● INFORMATION PROVIDED
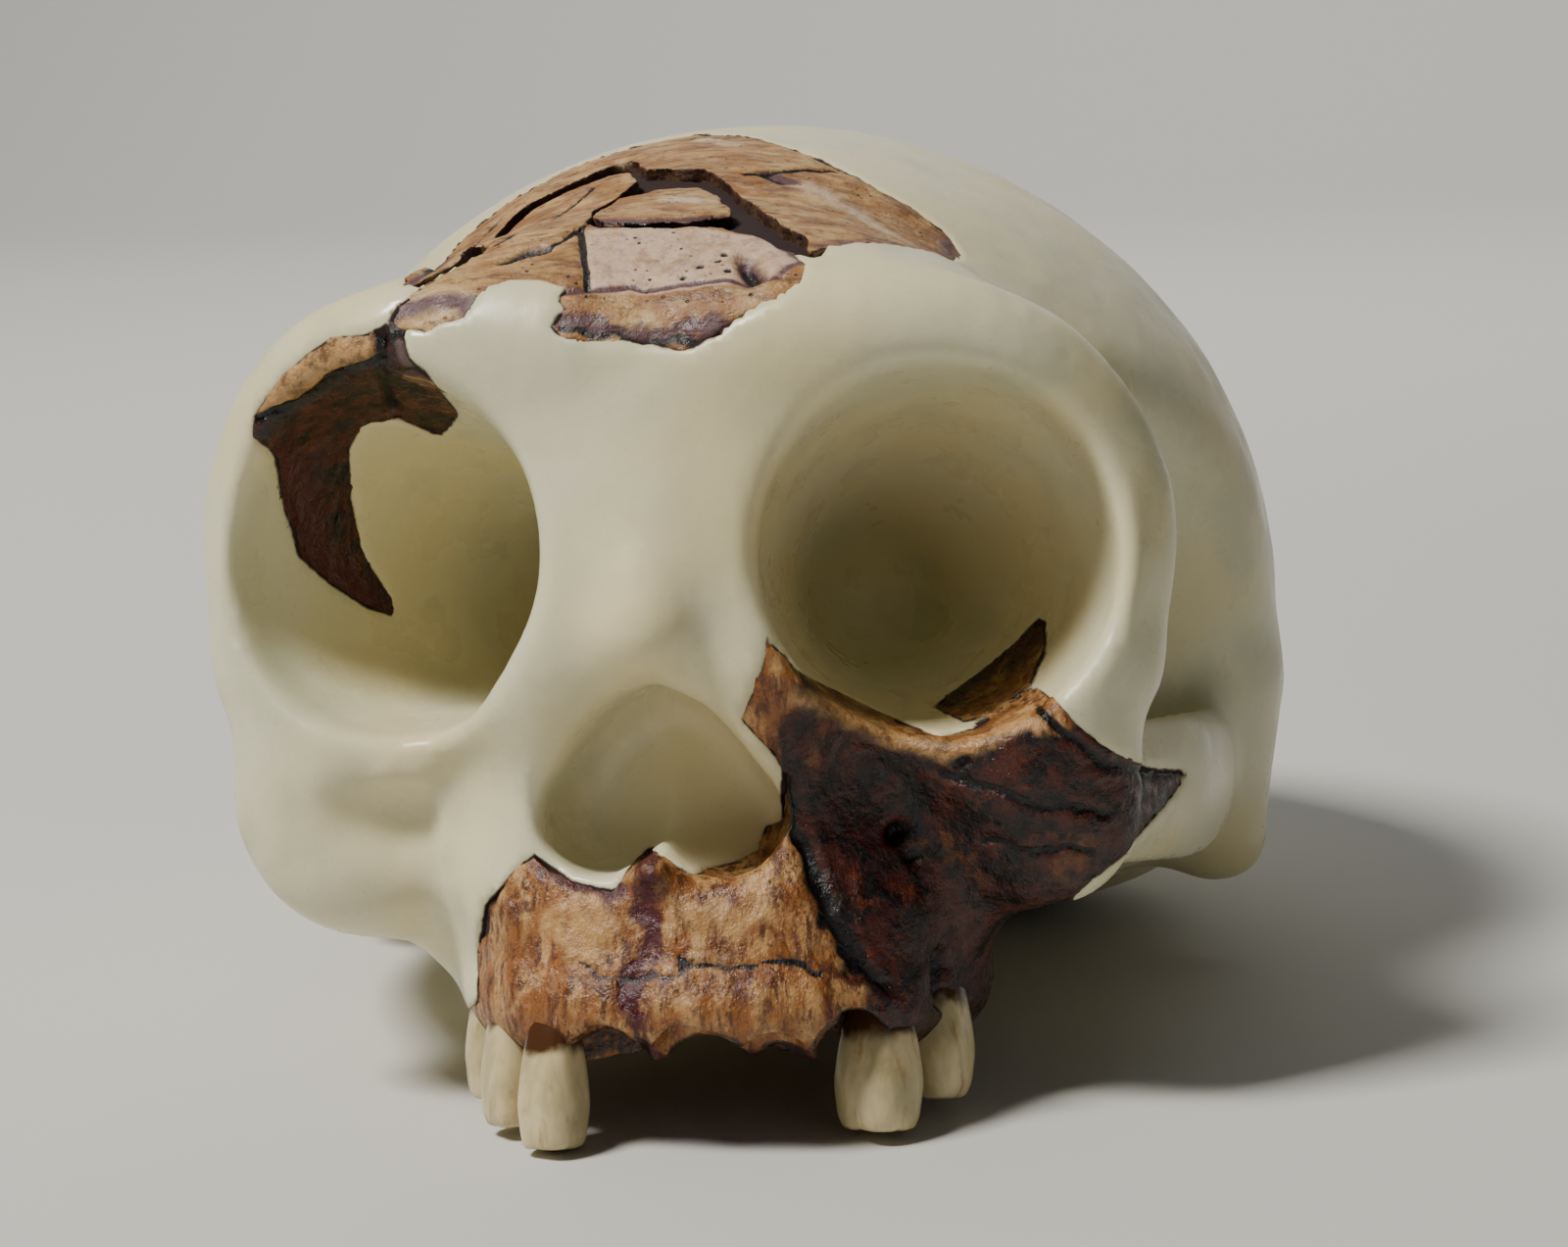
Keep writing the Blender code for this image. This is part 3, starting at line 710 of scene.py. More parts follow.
class Shading:
    """A material that is put together node by node."""

    def __init__(self, name: str) -> None:
        """Starts an empty material, with its coordinates in millimetres."""
        self.material = bpy.data.materials.new(name)
        self.material.use_nodes = True
        self.tree = self.material.node_tree
        self.tree.nodes.clear()
        scale = {0: self.add("ShaderNodeTexCoord").outputs["Object"], "Scale": 1 / MM}
        self.mm = self.add("ShaderNodeVectorMath", {"operation": "SCALE"}, scale).outputs[0]

    def add(self, kind: str, settings: dict | None = None, inputs: dict | None = None) -> bpy.types.Node:
        """Adds a node.

        Args:
            kind: The node's type.
            settings: Values of its properties.
            inputs: Values or sockets for its inputs, by name or number.

        Returns:
            The node.
        """
        node = self.tree.nodes.new(kind)
        for key, value in (settings or {}).items():
            setattr(node, key, value)
        for key, value in (inputs or {}).items():
            if isinstance(value, Socket):
                self.tree.links.new(value, node.inputs[key])
            else:
                node.inputs[key].default_value = value
        return node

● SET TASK
Write the whole listing out again. Keep every line exactly as it is.

● FULL SOLUTION
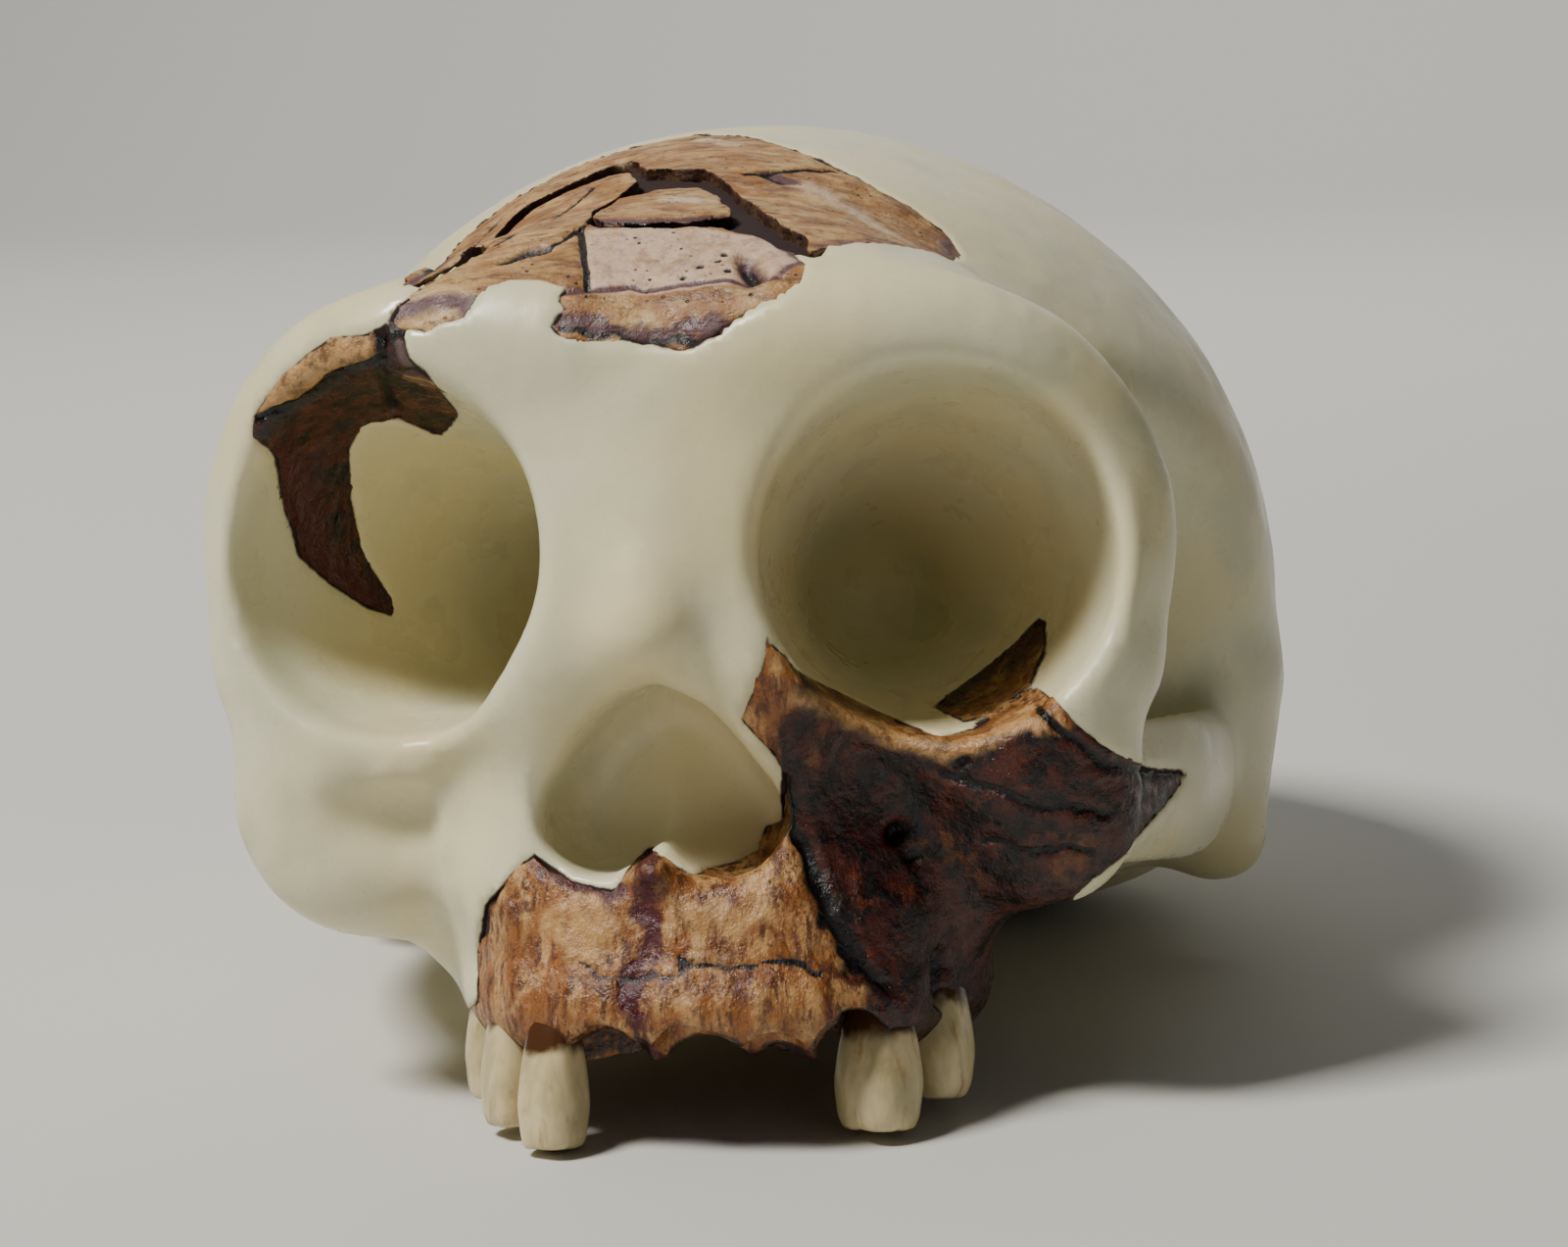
Keep writing the Blender code for this image. This is part 3, starting at line 710 of scene.py. More parts follow.
class Shading:
    """A material that is put together node by node."""

    def __init__(self, name: str) -> None:
        """Starts an empty material, with its coordinates in millimetres."""
        self.material = bpy.data.materials.new(name)
        self.material.use_nodes = True
        self.tree = self.material.node_tree
        self.tree.nodes.clear()
        scale = {0: self.add("ShaderNodeTexCoord").outputs["Object"], "Scale": 1 / MM}
        self.mm = self.add("ShaderNodeVectorMath", {"operation": "SCALE"}, scale).outputs[0]

    def add(self, kind: str, settings: dict | None = None, inputs: dict | None = None) -> bpy.types.Node:
        """Adds a node.

        Args:
            kind: The node's type.
            settings: Values of its properties.
            inputs: Values or sockets for its inputs, by name or number.

        Returns:
            The node.
        """
        node = self.tree.nodes.new(kind)
        for key, value in (settings or {}).items():
            setattr(node, key, value)
        for key, value in (inputs or {}).items():
            if isinstance(value, Socket):
                self.tree.links.new(value, node.inputs[key])
            else:
                node.inputs[key].default_value = value
        return node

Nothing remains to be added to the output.